--- Start Supplied entries ---

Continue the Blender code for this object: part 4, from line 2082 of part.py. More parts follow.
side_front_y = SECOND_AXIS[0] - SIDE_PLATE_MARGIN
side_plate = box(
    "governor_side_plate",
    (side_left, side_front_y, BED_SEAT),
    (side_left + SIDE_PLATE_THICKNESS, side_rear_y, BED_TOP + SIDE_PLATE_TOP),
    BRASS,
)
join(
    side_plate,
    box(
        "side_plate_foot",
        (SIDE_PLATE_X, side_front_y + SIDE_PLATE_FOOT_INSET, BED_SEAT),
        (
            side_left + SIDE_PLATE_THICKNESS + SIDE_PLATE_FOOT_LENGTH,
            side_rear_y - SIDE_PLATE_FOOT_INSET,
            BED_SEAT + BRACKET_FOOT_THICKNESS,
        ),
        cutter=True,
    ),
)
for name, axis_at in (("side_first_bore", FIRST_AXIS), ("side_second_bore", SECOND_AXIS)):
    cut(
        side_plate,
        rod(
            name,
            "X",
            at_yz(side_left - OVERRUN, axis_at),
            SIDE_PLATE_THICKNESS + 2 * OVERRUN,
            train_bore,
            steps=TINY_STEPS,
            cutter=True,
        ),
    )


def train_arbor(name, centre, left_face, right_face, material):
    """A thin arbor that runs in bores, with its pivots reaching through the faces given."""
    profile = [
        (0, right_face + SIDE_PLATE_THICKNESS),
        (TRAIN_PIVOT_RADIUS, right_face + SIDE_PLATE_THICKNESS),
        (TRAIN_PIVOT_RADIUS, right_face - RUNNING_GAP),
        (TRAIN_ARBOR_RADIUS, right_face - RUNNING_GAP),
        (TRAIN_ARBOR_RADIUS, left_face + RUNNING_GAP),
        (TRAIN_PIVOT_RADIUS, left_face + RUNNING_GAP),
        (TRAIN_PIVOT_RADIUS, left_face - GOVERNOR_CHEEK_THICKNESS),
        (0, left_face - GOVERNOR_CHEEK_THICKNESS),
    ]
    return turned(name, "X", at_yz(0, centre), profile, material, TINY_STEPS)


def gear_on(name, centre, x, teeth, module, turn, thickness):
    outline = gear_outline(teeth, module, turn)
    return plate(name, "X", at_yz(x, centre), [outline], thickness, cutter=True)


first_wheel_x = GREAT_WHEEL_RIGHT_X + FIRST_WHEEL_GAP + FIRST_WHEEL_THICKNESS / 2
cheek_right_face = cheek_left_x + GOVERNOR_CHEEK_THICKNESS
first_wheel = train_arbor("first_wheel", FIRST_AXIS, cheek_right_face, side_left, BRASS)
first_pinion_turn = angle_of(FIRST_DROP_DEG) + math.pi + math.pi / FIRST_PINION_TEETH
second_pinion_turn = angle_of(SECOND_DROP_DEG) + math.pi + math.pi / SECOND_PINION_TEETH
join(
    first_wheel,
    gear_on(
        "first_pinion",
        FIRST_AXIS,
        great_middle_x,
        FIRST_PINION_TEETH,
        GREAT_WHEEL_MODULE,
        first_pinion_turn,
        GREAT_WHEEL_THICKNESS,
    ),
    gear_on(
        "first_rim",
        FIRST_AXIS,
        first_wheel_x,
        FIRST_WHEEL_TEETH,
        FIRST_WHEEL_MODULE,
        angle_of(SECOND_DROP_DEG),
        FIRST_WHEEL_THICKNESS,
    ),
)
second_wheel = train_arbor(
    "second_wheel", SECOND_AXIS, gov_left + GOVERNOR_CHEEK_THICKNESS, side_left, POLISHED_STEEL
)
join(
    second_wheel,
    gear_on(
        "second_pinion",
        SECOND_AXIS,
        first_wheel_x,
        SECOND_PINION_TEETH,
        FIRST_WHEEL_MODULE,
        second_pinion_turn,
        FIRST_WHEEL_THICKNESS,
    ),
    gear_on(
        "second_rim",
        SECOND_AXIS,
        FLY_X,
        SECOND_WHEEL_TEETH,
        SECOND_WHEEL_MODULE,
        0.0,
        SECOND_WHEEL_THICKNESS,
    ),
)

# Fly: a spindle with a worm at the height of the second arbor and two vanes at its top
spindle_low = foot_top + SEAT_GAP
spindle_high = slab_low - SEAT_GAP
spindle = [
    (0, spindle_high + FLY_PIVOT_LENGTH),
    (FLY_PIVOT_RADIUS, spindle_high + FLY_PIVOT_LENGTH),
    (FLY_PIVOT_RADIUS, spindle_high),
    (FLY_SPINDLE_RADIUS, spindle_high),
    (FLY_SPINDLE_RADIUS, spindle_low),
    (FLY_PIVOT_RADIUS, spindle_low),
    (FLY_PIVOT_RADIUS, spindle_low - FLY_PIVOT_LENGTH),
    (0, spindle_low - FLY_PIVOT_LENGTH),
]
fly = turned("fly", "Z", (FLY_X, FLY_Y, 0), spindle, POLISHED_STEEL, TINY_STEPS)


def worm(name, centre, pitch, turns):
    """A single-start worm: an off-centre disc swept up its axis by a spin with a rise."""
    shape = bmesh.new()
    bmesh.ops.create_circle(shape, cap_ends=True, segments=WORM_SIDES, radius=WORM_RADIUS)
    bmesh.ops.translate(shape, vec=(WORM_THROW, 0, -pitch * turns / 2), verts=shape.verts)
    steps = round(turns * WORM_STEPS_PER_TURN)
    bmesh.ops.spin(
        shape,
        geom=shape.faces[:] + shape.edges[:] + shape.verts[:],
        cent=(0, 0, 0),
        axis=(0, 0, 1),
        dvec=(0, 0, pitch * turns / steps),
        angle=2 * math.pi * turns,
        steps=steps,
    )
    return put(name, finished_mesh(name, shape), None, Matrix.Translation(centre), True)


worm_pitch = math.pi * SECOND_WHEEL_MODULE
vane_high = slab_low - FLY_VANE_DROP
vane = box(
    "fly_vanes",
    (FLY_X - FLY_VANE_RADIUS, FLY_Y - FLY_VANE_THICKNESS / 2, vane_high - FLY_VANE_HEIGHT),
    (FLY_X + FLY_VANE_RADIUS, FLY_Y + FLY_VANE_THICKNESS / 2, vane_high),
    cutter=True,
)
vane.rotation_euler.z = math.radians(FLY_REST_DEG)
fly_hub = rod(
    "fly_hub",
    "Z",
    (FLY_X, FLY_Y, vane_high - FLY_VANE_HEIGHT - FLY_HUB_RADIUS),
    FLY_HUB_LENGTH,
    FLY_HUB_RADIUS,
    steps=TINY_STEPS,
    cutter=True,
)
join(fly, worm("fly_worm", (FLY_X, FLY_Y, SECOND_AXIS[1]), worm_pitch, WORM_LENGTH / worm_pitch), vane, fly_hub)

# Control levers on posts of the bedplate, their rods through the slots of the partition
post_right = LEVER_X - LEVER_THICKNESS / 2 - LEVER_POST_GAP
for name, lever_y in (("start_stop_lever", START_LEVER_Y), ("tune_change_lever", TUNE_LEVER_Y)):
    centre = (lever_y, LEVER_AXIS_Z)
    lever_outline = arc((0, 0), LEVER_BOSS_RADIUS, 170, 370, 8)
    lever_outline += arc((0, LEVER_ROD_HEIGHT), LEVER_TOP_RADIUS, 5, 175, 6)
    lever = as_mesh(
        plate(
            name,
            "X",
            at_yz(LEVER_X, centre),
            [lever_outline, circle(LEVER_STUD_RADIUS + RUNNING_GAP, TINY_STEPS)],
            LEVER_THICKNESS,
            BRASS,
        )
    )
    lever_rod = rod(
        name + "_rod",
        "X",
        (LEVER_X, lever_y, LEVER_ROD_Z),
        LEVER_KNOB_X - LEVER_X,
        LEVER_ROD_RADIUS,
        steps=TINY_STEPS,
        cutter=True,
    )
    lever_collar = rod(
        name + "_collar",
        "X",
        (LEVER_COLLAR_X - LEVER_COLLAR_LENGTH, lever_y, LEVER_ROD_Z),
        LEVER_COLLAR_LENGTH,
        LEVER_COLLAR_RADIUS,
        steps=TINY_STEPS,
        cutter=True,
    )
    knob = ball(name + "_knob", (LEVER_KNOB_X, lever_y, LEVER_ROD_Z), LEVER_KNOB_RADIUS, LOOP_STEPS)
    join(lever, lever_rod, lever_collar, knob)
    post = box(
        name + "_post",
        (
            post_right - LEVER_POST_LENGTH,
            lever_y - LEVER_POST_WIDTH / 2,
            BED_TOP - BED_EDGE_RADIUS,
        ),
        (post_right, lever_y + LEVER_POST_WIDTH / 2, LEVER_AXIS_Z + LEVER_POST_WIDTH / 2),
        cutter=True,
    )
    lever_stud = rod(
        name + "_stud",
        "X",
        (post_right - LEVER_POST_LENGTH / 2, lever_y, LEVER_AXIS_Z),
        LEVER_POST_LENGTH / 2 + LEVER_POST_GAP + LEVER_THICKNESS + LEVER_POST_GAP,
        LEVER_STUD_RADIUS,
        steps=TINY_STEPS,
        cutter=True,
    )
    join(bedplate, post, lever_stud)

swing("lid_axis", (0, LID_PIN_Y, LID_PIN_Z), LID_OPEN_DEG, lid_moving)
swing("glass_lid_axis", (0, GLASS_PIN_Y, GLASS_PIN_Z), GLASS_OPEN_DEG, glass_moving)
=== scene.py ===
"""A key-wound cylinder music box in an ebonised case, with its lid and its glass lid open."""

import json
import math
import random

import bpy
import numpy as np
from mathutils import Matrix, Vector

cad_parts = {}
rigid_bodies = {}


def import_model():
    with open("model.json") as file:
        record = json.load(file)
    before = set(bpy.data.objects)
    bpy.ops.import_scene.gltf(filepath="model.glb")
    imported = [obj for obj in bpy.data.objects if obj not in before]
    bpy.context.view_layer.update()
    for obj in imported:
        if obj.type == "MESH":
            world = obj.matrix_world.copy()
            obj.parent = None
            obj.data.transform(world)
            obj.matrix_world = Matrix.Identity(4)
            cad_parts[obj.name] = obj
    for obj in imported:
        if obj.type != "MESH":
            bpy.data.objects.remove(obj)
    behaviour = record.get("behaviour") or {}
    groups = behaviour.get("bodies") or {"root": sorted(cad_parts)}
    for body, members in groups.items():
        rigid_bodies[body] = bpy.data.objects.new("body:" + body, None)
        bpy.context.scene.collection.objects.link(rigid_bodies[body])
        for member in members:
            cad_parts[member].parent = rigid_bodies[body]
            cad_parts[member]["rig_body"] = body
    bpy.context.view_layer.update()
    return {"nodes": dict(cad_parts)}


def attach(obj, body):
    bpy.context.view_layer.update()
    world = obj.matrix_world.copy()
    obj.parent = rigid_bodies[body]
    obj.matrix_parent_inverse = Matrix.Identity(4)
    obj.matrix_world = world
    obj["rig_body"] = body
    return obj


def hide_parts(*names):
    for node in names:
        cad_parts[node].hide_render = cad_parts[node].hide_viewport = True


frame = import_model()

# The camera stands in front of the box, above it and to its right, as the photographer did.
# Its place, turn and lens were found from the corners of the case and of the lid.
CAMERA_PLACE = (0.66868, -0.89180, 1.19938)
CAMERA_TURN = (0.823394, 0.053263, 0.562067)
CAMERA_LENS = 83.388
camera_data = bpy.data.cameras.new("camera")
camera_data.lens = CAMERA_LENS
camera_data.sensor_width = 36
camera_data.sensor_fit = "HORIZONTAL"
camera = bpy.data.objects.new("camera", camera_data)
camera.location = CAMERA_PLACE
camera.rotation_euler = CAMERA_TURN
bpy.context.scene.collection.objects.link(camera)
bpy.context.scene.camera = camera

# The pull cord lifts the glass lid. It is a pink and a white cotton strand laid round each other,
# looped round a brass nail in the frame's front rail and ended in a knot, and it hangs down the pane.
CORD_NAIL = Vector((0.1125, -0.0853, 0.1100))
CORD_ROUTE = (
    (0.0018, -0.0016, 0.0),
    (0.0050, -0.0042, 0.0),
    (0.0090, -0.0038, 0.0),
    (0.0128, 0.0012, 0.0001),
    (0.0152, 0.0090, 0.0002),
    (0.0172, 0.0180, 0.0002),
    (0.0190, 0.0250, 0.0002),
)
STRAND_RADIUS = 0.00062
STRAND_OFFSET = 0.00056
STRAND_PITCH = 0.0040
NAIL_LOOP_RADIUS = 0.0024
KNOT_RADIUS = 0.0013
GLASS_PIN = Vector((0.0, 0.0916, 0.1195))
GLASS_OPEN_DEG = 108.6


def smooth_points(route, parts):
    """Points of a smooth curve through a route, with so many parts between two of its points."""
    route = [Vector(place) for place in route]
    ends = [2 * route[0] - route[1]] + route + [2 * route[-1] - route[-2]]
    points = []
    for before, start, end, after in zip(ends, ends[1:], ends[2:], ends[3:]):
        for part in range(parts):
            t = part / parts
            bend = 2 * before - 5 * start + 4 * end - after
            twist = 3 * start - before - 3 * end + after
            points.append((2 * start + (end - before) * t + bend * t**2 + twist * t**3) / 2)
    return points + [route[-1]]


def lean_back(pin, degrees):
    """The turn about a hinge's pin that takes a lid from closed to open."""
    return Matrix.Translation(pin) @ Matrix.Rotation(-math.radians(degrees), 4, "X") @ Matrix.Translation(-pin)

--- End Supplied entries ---
--- Start Supplied entries ---

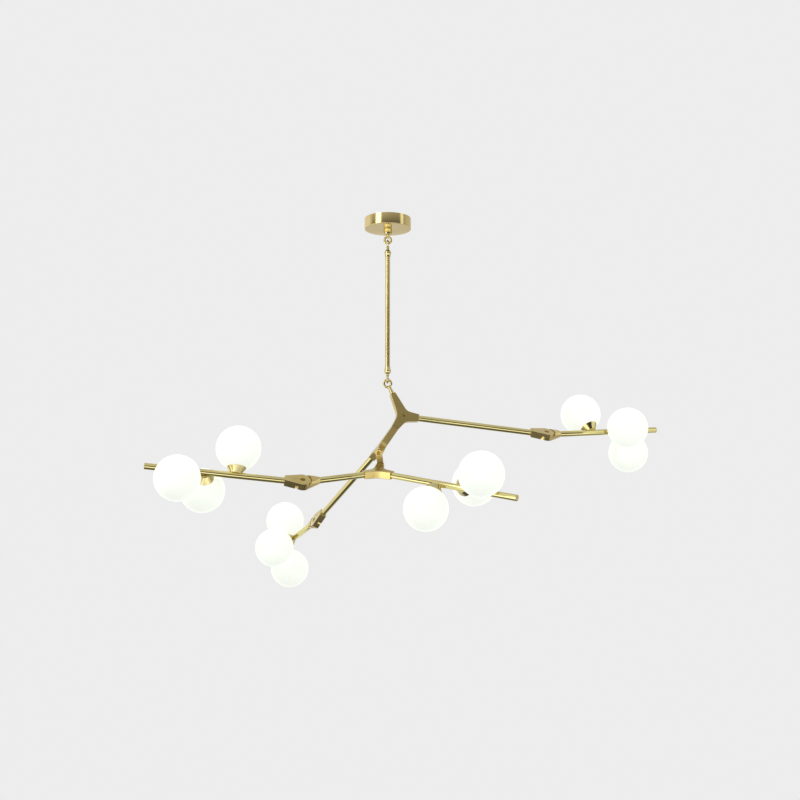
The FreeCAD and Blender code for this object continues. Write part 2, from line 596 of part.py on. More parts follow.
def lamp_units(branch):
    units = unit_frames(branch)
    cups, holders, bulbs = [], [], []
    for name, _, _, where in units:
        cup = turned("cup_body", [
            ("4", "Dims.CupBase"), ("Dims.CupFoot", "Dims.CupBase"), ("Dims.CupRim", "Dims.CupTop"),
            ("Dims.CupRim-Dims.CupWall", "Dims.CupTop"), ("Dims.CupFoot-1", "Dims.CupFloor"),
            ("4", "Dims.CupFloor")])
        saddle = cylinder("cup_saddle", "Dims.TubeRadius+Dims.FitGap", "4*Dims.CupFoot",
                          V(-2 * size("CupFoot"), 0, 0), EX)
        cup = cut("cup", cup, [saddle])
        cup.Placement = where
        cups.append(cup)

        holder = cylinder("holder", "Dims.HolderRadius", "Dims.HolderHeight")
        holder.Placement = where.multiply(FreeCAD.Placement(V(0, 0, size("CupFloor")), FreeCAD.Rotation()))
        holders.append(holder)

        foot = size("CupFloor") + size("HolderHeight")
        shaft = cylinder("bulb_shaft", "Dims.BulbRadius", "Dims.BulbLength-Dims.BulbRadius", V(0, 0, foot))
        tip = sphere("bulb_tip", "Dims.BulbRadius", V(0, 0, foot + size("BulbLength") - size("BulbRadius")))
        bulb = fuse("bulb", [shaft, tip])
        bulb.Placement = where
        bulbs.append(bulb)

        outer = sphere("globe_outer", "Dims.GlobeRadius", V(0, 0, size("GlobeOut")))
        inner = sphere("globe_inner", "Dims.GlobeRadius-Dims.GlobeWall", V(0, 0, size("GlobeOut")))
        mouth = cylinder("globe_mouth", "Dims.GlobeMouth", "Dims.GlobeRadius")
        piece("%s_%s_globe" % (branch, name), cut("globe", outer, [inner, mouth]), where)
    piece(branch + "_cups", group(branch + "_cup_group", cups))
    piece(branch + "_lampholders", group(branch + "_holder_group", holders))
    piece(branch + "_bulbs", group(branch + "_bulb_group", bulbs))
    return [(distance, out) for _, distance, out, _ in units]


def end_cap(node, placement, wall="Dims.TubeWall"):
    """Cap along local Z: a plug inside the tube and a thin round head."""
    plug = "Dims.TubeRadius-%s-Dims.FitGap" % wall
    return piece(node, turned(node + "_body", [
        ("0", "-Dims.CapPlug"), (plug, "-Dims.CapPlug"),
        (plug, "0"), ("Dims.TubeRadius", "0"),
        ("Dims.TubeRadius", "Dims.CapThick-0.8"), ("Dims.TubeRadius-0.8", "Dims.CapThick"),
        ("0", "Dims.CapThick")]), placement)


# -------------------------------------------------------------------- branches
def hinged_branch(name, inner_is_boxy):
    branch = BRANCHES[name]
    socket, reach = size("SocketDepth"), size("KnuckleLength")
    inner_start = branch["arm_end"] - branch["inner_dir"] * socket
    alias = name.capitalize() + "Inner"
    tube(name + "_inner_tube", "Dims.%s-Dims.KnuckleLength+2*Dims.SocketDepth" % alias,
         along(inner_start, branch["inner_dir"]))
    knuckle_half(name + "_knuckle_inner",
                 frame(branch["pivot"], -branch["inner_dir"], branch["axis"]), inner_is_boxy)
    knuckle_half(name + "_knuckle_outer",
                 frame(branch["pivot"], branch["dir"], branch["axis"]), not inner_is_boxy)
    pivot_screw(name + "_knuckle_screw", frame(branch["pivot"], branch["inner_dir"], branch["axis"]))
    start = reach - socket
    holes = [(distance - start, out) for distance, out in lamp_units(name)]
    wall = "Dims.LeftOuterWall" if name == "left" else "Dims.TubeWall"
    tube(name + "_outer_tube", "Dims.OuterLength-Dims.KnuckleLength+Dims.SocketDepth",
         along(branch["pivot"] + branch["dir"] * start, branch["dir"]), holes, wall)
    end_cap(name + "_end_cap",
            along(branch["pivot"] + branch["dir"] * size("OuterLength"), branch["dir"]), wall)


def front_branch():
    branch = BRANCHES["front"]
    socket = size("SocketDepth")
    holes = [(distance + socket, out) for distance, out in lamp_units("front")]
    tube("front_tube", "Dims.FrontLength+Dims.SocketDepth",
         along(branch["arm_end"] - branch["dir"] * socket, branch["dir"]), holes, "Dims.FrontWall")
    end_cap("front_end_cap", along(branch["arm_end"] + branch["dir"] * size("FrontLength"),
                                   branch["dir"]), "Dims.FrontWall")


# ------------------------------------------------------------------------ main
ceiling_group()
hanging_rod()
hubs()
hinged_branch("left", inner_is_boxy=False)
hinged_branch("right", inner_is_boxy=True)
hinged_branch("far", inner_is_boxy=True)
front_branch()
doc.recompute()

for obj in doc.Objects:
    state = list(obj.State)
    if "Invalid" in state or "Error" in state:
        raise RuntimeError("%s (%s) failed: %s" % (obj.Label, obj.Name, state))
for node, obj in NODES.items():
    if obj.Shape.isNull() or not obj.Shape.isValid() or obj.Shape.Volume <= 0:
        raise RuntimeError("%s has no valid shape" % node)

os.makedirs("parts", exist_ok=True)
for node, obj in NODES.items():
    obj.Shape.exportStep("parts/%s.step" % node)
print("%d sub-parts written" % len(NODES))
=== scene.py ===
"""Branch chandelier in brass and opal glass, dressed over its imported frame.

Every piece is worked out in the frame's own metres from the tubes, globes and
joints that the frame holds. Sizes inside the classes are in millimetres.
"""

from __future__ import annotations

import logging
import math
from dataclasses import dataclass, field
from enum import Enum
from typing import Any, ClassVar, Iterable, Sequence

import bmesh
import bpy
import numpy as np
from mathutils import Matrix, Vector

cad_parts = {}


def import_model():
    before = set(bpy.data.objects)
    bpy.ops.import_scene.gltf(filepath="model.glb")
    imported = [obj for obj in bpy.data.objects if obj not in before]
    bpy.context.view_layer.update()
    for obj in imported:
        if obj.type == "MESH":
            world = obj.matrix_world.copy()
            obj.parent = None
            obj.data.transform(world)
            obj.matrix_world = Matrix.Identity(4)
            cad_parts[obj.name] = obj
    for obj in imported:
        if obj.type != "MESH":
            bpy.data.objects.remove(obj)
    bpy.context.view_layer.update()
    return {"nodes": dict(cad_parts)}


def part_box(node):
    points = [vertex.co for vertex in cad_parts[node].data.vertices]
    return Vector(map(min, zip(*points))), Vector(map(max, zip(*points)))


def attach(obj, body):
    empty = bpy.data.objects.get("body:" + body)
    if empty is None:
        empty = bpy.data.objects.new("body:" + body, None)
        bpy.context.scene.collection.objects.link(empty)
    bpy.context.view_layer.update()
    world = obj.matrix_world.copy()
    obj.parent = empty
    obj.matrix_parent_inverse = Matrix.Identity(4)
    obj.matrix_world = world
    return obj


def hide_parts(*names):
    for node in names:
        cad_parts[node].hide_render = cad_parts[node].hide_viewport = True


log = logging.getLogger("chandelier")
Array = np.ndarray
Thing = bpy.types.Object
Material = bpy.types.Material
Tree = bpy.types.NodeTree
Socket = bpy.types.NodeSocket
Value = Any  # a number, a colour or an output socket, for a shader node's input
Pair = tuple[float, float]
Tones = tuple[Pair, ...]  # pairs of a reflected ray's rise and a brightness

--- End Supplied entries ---

Set down exactly the lines from the line that contains "LID_PIN_Z), LID_OPEN_DEG, lid_moving)" to the line that contains "bpy.context.scene.collection.objects.link(rigid_bodies[body])", both lines included, and nothing more.

swing("lid_axis", (0, LID_PIN_Y, LID_PIN_Z), LID_OPEN_DEG, lid_moving)
swing("glass_lid_axis", (0, GLASS_PIN_Y, GLASS_PIN_Z), GLASS_OPEN_DEG, glass_moving)
=== scene.py ===
"""A key-wound cylinder music box in an ebonised case, with its lid and its glass lid open."""

import json
import math
import random

import bpy
import numpy as np
from mathutils import Matrix, Vector

cad_parts = {}
rigid_bodies = {}


def import_model():
    with open("model.json") as file:
        record = json.load(file)
    before = set(bpy.data.objects)
    bpy.ops.import_scene.gltf(filepath="model.glb")
    imported = [obj for obj in bpy.data.objects if obj not in before]
    bpy.context.view_layer.update()
    for obj in imported:
        if obj.type == "MESH":
            world = obj.matrix_world.copy()
            obj.parent = None
            obj.data.transform(world)
            obj.matrix_world = Matrix.Identity(4)
            cad_parts[obj.name] = obj
    for obj in imported:
        if obj.type != "MESH":
            bpy.data.objects.remove(obj)
    behaviour = record.get("behaviour") or {}
    groups = behaviour.get("bodies") or {"root": sorted(cad_parts)}
    for body, members in groups.items():
        rigid_bodies[body] = bpy.data.objects.new("body:" + body, None)
        bpy.context.scene.collection.objects.link(rigid_bodies[body])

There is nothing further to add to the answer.